De tous temps, l’homme n’a cessé de copier la nature. Suivant les animaux qu’ils ont peu à peu domestiqués, les chasseurs sont devenus agriculteurs et ont créé leurs habitats en fonction du bétail et des saisons.
Entre les villages traditionnels du Val d’Hérens et les hauts pâturages d’altitude se cache un trésor architectural unique : les mayens. Ces habitations temporaires, principalement occupées au mois de mai – d’où leur nom – racontent une histoire fascinante d’adaptation à la montagne et de sagesse ancestrale.
Ce sont bien plus que de simples chalets d’alpage. Ils témoignent d’une intelligence architecturale profondément ancrée dans la compréhension du terrain et du climat. Dans le Val d’Hérens, particulièrement autour d’Evolène, ces constructions s’étagent harmonieusement entre les villages et les hauts pâturages.
Chaque détail de leur construction révèle une parfaite adaptation à l’environnement montagnard. Les murs, souvent en pierre sèche, conservent la chaleur. Les toits, traditionnellement couverts de bardeaux de mélèze, protègent contre les intempéries tout en développant avec le temps une patine cuivrée caractéristique sous l’effet du soleil.
La vie dans les mayens suivait – et suit encore parfois – le rythme naturel des saisons. Au printemps, quand la neige commence à fondre et que l’herbe reverdit, les familles (essentiellement les femmes et les enfants) montaient avec leur bétail pour profiter des premiers pâturages. Un autre passage avait lieu en automne, au retour des alpages, créant ainsi une transhumance verticale parfaitement adaptée aux ressources de la montagne.
L’intérieur des mayens raconte l’histoire d’une vie simple mais ingénieuse. La pièce principale, souvent unique dans les constructions les plus anciennes, servait à la fois de cuisine, de chambre et d’espace de vie. Le foyer, traditionnellement placé au centre puis déplacé dans un angle, jouait un rôle central : non seulement il réchauffait l’espace, mais sa fumée servait aussi à conserver les viandes et le sérac, tout en protégeant naturellement le bois et les habits des insectes. Dans certains mayens, on trouve encore le « brenno », une structure ingénieuse faite de poutres et de tablettes superposées, conçue pour protéger les provisions des rongeurs.

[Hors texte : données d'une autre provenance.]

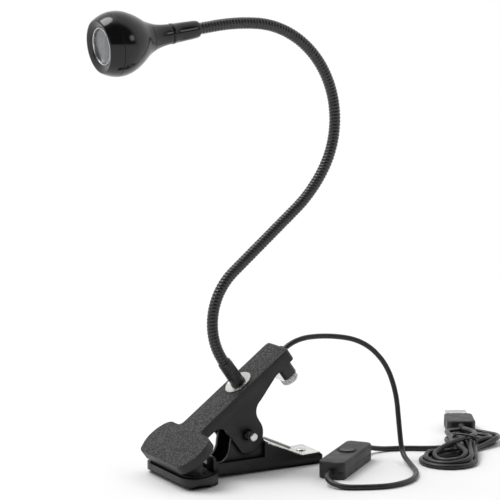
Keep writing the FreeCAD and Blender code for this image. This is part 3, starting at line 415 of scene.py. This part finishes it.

L’ameublement, entièrement réalisé en bois local – principalement en mélèze et en arole – témoigne d’un artisanat minutieux : tables massives, bancs robustes, et systèmes ingénieux de rangement adaptés à la vie en montagne. Même les ustensiles de cuisine, des cuillères aux grands récipients pour le lait, étaient taillés dans le bois, montrant une utilisation optimale des ressources voisines.
Aujourd’hui, parcourir les sentiers du Val d’Hérens à la découverte des mayens, c’est faire un voyage dans le temps. Ces bâtisses racontent l’histoire d’une région où les traditions demeurent vivantes. Entre les prairies où l’odeur des foins fraîchement coupés embaume l’air et les forêts de mélèzes qui se parent de cuivre à l’automne, les mayens témoignent d’une harmonie rare entre l’homme et la montagne.
Le Val d’Hérens n’est pas un simple musée à ciel ouvert. Ces constructions centenaires, dont certaines remontent au 18ème siècle, continuent d’évoluer tout en préservant leur authenticité. Certaines ont été restaurées avec respect, d’autres gardent leur aspect d’origine, créant un paysage culturel unique où le passé dialogue constamment avec le présent.
Les mayens représentent bien plus qu’un simple patrimoine architectural : ils sont le témoignage d’une sagesse montagnarde qui résonne particulièrement à notre époque où la recherche d’un rapport plus harmonieux avec la nature devient essentielle.
Pour découvrir les mayens, de nombreux sentiers balisés parcourent le Val d’Hérens. Le printemps et l’automne sont des périodes particulièrement propices pour observer cette architecture traditionnelle dans son écrin de nature changeante.